STUDENT BLOG – Kara
Our first class of students in the Aprentis Institute just finished a class titled Renovation of the Heart – in which they studied Dallas Willard’s book by the same name. As a final project, they were asked to reflect on the transformation of their “vision for life in the kingdom of God” over the course of their time in the Institute. We received several excellent papers and wanted to share some of our students’ hearts with you! Here is the next in a series of student blogs:
It’s Saturday night about 6:30 p.m. and my husband, Joe, and I are headed to dinner for my birthday. We are dressed up and planning on a pleasant evening just the two of us. Shortly before we leave I strike up a conversation about my feelings related to my impending graduation and the next “season” of my life. This takes us down the road of finances and house projects and expectations. I personally thought the conversation was going well. It was not meant to be negative, but I quickly learned my husband was feeling threatened and judged.
We get in the car making our way to the restaurant when it becomes obvious the celebratory mood of the evening has vanished. He is clutching the steering wheel and neither of us is speaking. I abruptly say, “Take me home. I am not spending the evening with you like this.”
At this point the story could go one of two ways.
The way it went for years was down a vicious path of yelling and screaming and fighting and bringing up every minute issue our marriage had ever experienced. However, once the words had come out of my mouth, I was not that same girl anymore and our “disagreement” did not have to go any further south. I did not want to be angry and I did not want to fight. I love this man and there was no reason for the evening to be ruined.
We did turn the car around and go home. For a brief moment neither of us wanted to say a word. But I took a deep breath and said a short prayer for God to help me know how to handle the situation. I no longer wanted to be the woman I had warped into time and time again “in a previous life”.
So what changed?
I was being transformed into Christlikeness.

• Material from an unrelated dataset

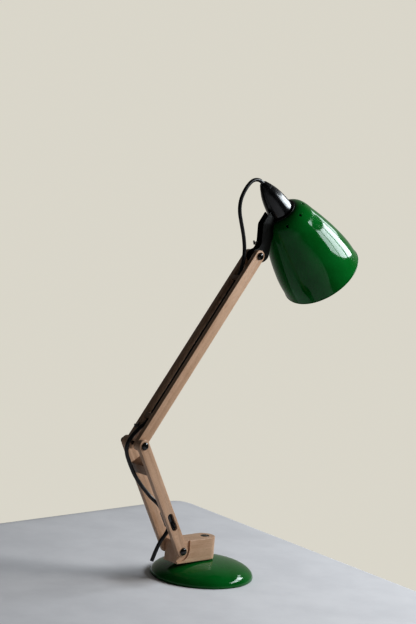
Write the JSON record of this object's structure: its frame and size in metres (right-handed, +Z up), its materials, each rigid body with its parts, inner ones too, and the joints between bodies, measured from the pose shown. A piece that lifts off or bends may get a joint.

My lifelong narratives told me when couples, especially married couples, disagreed they fought, and not only did they fight, they fought hard. The fighting was not just for a few moments but for hours with ruined plans and slammed doors and clothes on the front porch ending with words such as “I quit” and “I want out” and “It’s over, I want a divorce.”
I had seen and heard these fights a thousand times from my parents and I swore I would never be that wife. HA! I became that wife and I truly did not want to be that wife any longer. The new narratives I wanted to live by and become were ones opposed to anger and rage. They were of love and compassion, and not just love and compassion for my husband but for anyone and everyone who entered my life.
I have learned so much over the past three years as a student in the Christian Spiritual Formation program. My life was beginning to change for the good before I entered the program, but the drastic changes I have seen in myself because of the narrative changes I am making are tremendous. My “vision for Christlikeness” includes statements such as “show love to everyone at all times” and “be the person I want others to be to me” and “serve others in all my daily endeavors”. I love being a servant and living the life I am growing into each day.
So what eclipsed these changes in my life?
Dallas Willard defines a disciple as “someone who has decided to be with another person, under appropriate conditions, in order to become capable of doing what that person does or to become what that person is.” I want to be like Christ. I want to live as he lived, but to do that I had to make significant changes in my life.
Change is never easy.
Throughout my course work it became clear I needed to change more than just my thoughts. I had to change my thoughts and feelings and body and social realm and basically, all of me. Willard reminds us the “deepest revelation of our character is what we choose to dwell on in thought, what constantly occupies our mind – as well as what we can or cannot even think of”. On the surface I was thinking of how to be a good person but underneath the surface I was comparing myself to others and judging the actions of everyone around me.
Making the life changes I knew I needed did not happen overnight and not without continual effort. “The familiar words of Jesus are ‘without me you can do nothing’ (John 15:5). But these must be balanced with the insight that, in general, if we do nothing it will certainly be without him.” Formation into Christlikeness is like any skill we want to attain. We must practice.
As stated before, I did not want to be that “ugly” wife any longer. The moment I slammed the door upon entering the house I felt God directly in front of me. He was glaring at me asking why I had just acted so childishly. I broke into tears and cried out to him to give me words of kindness and peace, and he did. Joe and I quickly got passed the impulsive negativity we had experienced all too often in previous disagreements. Not only were our words kinder but our demeanor toward one another changed. I did not have the desire to continue the argument as I had on previous days. My new narrative was not that of anger but of love and I needed to show Joe how much I loved him and was not condemning him but simply sharing my own fears of a significant life change.
I am not perfect and I do not strive for perfection. I strive to be the most beautiful Kara I can possibly be and to live my life as Christ has called me to live it with every action of every day in every way I possibly can.
Kara is a recent graduate with a degree in Religion & Philosophy with an emphasis in Christian Spiritual Formation.